Domestic policy is also increasingly dominated by issues related to the ‘fairness’ of globalization – although perhaps not in the way that the WEF had in mind. For many politicians and their electors, both in developed and developing markets, ‘fair’ outcomes can only be achieved by protection of markets and not from liberalization. This is to be regretted as the potential exists for value to be created for all stakeholders – but only if the benefits of globalization are shared across the whole of society. To a greater or lesser extent, Western economies have failed to pivot to a high value manufacturing model focused on intellectual capital and this has created disaffection. This, combined with the unwillingness or inability to address market subsidies and rigging (most egregiously in China but also elsewhere), is the real failure, not globalization.

A ‘Great Reset’ is already underway

So, what are the implications of a ‘Great Reset’ for the world economy? In reality, a ‘reset’ started many years ago entwined with the birth of the internet, e-retailing, the liberalization of financial markets and even the development of ship building.  Innovative and disruptive technologies (the Fourth Industrial Revolution) are already transforming the sector on many levels – automation, electric vehicles, digital market platforms, the Internet of Things, 3D printing, to name just a few. Sustainability and carbon emissions are front and central on corporations’ list of strategic imperatives although ‘fairness’ of outcome, the other WEF aspiration, will always be subjective and very difficult to measure. There has already been a ‘revolution’ – it has just taken place over several decades.
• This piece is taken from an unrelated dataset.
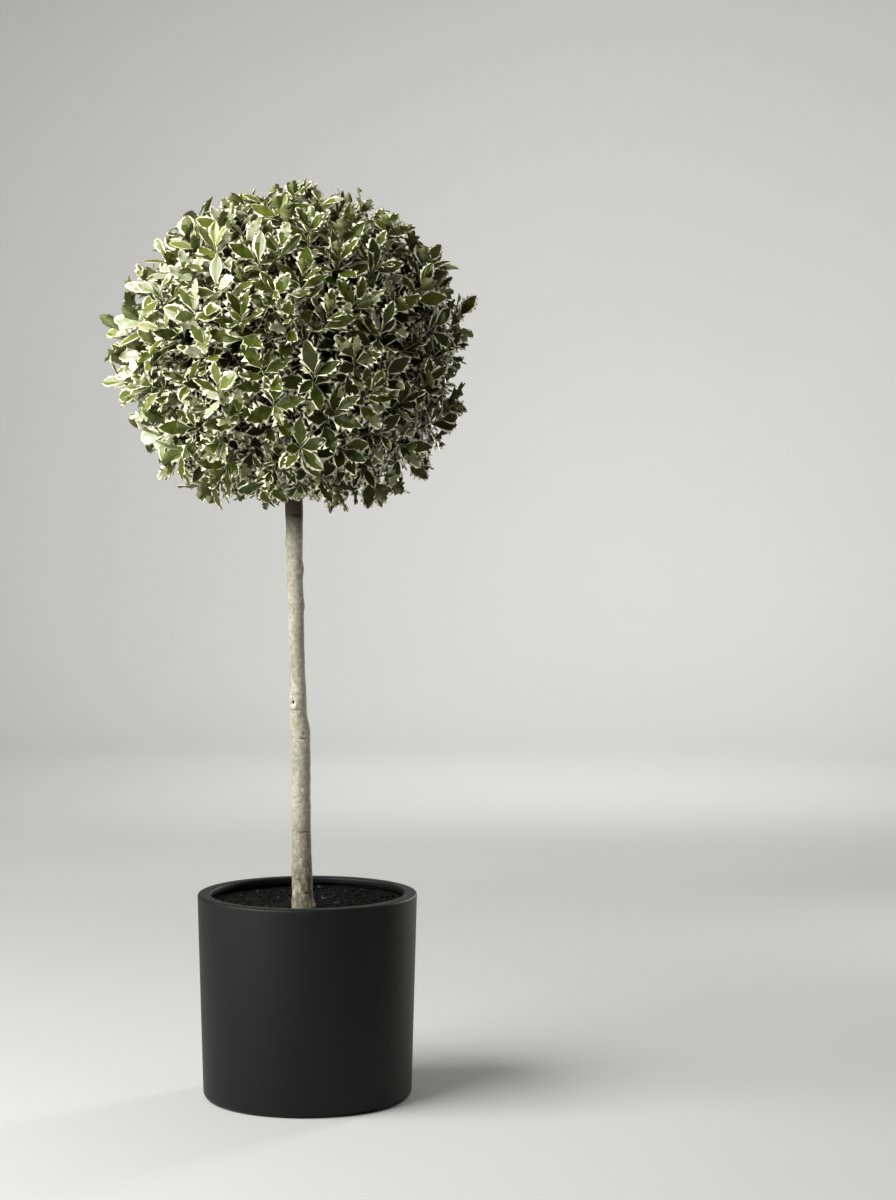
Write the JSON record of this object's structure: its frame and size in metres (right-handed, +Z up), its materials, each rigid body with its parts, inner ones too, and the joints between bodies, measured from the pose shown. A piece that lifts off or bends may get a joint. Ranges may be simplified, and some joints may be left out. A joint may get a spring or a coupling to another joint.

That is not to say that in the future there will not be further changes. The world’s markets will start to fragment as political, economic and security priorities unravel 75 years of liberalization. Re-shoring, near-shoring and diversified sourcing strategies will gather momentum in strategic sectors as the world bifurcates between the West and China. This trend will be reinforced by rising oil prices and the likely imposition of carbon taxes making international transport less attractive to shippers.

In summary, a good deal of the changes called for in the World Economic Forum’s ‘Great Reset’ have been underway for many years. Although useful to promote debate, bundling together many existing ideas, innovations and disruptive technologies, it ignores many of the real threats to the global economy.

The rise of China, disaffected ‘rust belt’ workers in the West, the exclusion of emerging countries from global markets, emasculated global institutions and soaring international transportation costs all risk fracturing the world into competing regional or politically-aligned trading blocs. The resultant destruction of economic value will have severe implications not least in terms of the prospects for the poorest in society but also in terms of developing technologies to address climate change.